September 16, 2009 Leave a comment

 

 

Why Webserver?

Have you ever wondered about the mechanisms that delivered this page to you? So, when you clicked on the link for this page, or typed its URL (Uniform Resource Locator), what happened behind the scenes to bring this page onto your screen? If you’ve ever been curious about the process, or have ever wanted to know some of the specific mechanisms that allow you to surf the Internet, then read on. At the most basic level possible, the following diagram shows the steps that brought that page to your screen:

 

 

 

webserver-basic

 

 

The browser breaks the URL into three parts:

  • The protocol (“http”)
  • The server name (“www.tecneosis.com“)
  • The file name (“why-tomcat.htm”)

The browser communicates with a name server to translate the server name “www.tecnoesis.com” into an IP Address, which then the browser uses to connect to the server machine.
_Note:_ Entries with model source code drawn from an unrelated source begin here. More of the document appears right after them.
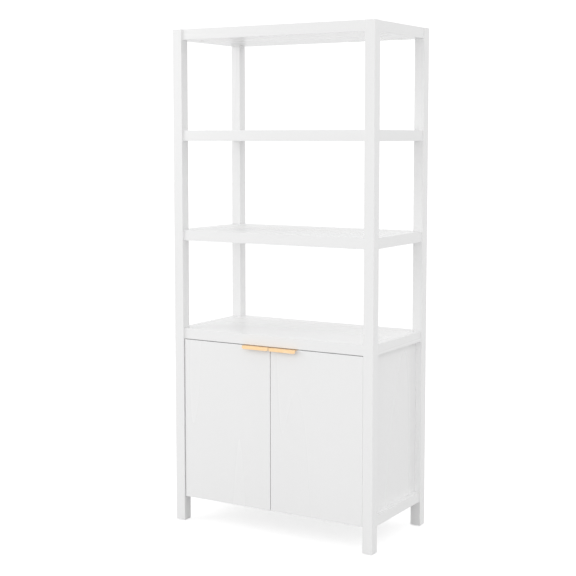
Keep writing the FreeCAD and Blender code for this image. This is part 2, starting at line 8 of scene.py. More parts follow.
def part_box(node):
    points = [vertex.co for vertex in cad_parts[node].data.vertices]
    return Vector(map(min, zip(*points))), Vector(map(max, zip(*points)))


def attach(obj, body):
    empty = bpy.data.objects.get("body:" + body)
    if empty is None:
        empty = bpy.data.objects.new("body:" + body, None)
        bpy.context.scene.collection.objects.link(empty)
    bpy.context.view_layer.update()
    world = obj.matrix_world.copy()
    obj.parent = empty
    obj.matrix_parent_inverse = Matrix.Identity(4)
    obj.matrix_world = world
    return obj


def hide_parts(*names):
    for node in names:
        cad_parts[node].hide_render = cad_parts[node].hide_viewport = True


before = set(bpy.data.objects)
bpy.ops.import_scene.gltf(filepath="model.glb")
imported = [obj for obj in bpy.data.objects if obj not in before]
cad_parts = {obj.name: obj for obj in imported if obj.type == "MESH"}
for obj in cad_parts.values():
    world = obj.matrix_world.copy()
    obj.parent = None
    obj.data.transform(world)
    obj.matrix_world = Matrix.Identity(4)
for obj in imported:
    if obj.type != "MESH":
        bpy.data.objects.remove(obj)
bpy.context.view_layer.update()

# ---- Posts ----
# Four square posts of solid poplar, planed, with eased edges. They are sealed, sanded and sprayed with white
# lacquer, so the grain shows only as faint long ridges. Inside the mortises the wood is bare.
POST_NAMES = ("front_left_post", "front_right_post", "rear_left_post", "rear_right_post")
LACQUER_TONES = ("F6F6F6", "F7F7F7")
LACQUER_ROUGHNESS = (0.26, 0.29)
POPLAR_TONES = ("C2B38B", "D8C79C")
BARE_ROUGHNESS = 0.85
RIPPLE_WIDTH = 0.016           # flow ripples along the spray gun's path, as wide as they need to show
RIPPLE_LENGTH = 0.25
RIPPLE_HEIGHT = 0.000012
FILM_DRIFT = 10.0              # ripples over which the film's tone and gloss drift
GRAIN_WIDTH = 0.0016
GRAIN_LENGTH = 0.07
GRAIN_HEIGHT = 0.000006
FIBRE_WIDTH = 0.0012           # fibres of the bare board or wood, wider than they are, so that they show
COAT_REACH = 0.0003            # the spray reaches this far into holes and grooves
PAST_ANY_END = 1.0             # further than any piece reaches from its middle
MID_NOISE = {"From Min": 0.3, "From Max": 0.7}  # nearly all of a noise's values lie between these


def linear(hex_colour):
    """Linear colour, with alpha, of an sRGB hex colour."""
    shares = [int(hex_colour[place:place + 2], 16) / 255 for place in (0, 2, 4)]
    return [s / 12.92 if s <= 0.04045 else ((s + 0.055) / 1.055) ** 2.4 for s in shares] + [1.0]


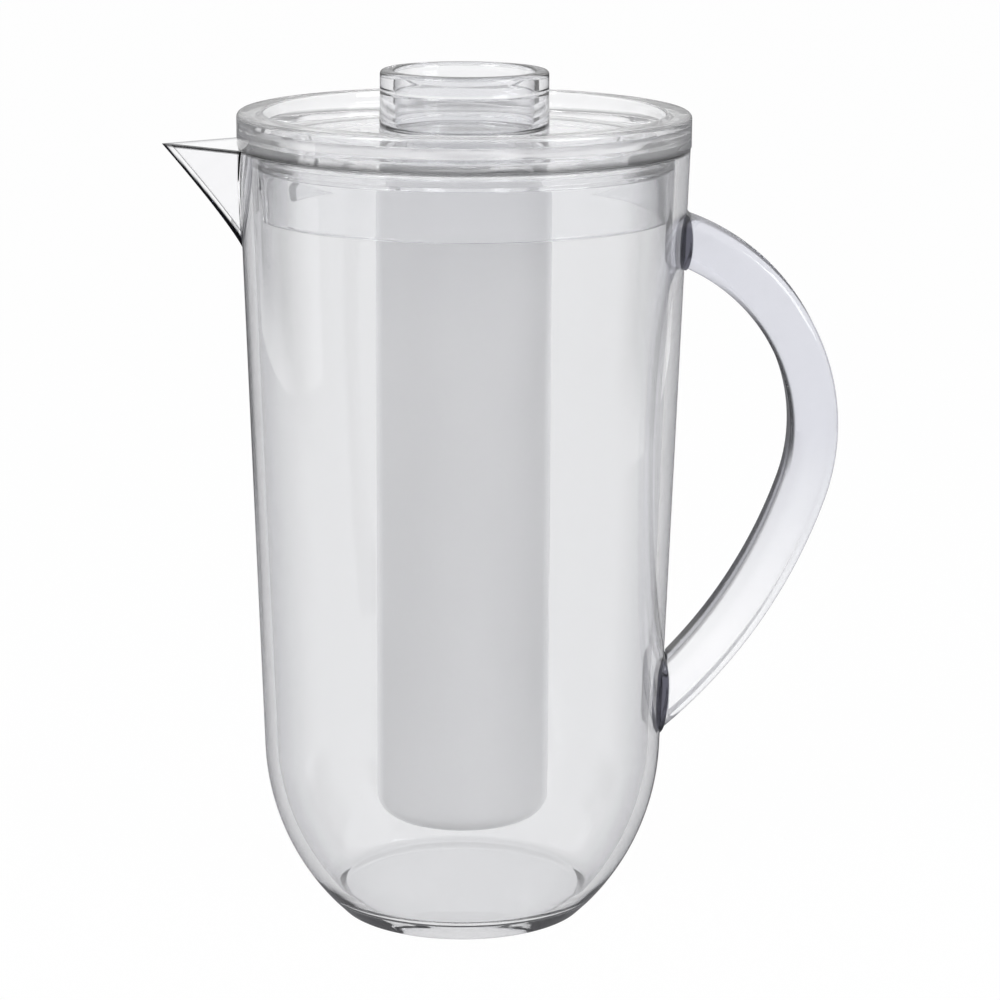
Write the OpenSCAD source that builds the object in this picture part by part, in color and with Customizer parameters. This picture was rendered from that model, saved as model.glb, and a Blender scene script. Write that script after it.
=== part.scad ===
// Lidded pitcher with a bonded beak, a bonded bow handle and a chiller core hung under the lid.
// The origin is the middle of the foot. The beak points along -X and the handle along +X.

/* [Jug] */
// Outside diameter of the rim
rim_d = 142; // [130:1:154]
// Height of the rim above the table
jug_h = 249.5; // [235:0.5:265]
// Outside diameter where the straight wall meets the rounded bottom
low_d = 128.6; // [122:0.2:130]
// Height at which the straight wall meets the rounded bottom
bend_z = 54; // [46:1:62]
// Diameter of the flat foot
foot_d = 80; // [72:1:88]
// Thickness of the jug's wall
jug_wall = 4; // [3:0.25:4.5]
// Thickness of the jug's floor
floor_t = 7; // [5:0.5:9]

/* [Pour slots] */
// Width of one pour slot
slot_w = 2.6; // [2:0.1:3]
// Distance between neighbouring slots
slot_pitch = 5.2; // [4.6:0.1:5.6]
// Slots on each side of the middle web
slot_pairs = 2; // [1:1:2]
// Distance from the rim down to the top of the slots
slot_top_drop = 8.5; // [8:0.5:10]
// Distance from the rim down to the bottom of the middle slots
slot_low_drop = 22; // [18:0.5:23]
// How much higher each outer slot starts
slot_step = 6; // [4:0.5:7]

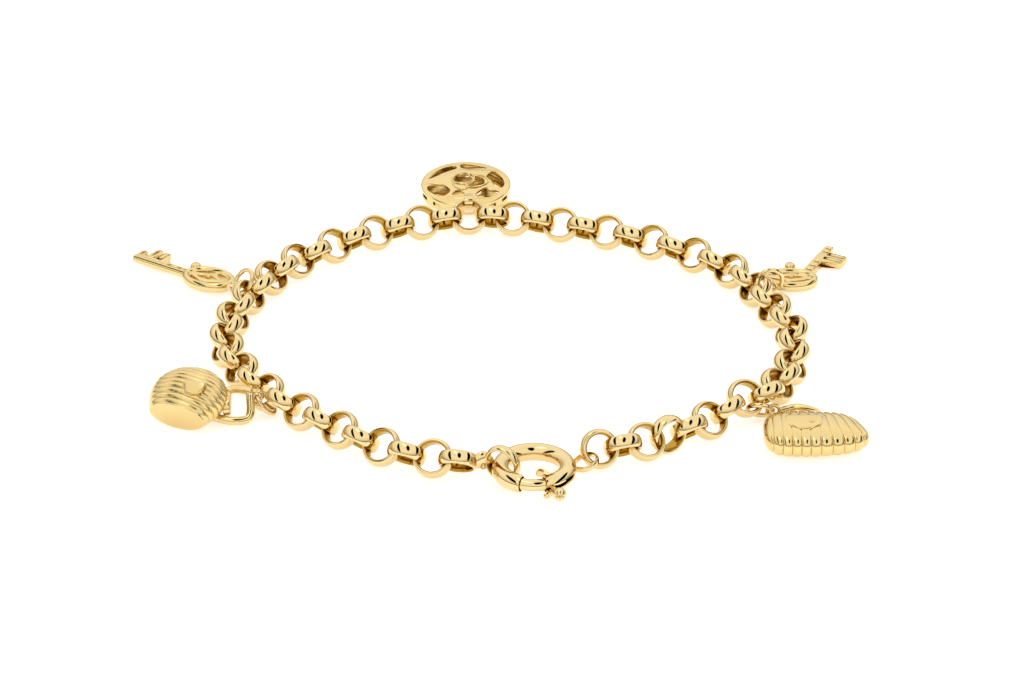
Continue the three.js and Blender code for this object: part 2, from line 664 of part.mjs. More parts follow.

The browser then forms a connection to the server at that IP address on port 80. Following the HTTP protocol, the browser sends a GET request to the server, asking for the file “http://www.tecnoesis.com/why-tomcat.htm.” The server then sends the HTML text for the Web page to the browser. The browser reads the HTML tags and formats the page onto your screen. Your browser forms a connection to a Web server, requests a page and receives it.

 

Clients and Servers:

In general, all of the machines on the Internet can be categorized as two types: servers and clients. Those machines that provide services (like Web servers or FTP servers) to other machines are servers. And the machines that are used to connect to those services are clients. When you connect to Yahoo! at www.yahoo.com to read a page, Yahoo! is providing a machine (probably a cluster of very large machines),to service your request. Yahoo! then is a server. Your machine, on the other hand, is a user machine also known as a client.

The server usually serves either static or dynamic pages to the client. Static pages are those that do not change unless the creator of the page edits it. Dynamic pages are those which the server has to perform certain processes (invoke the component that executes perticular logic) to dynamically display the content to the client.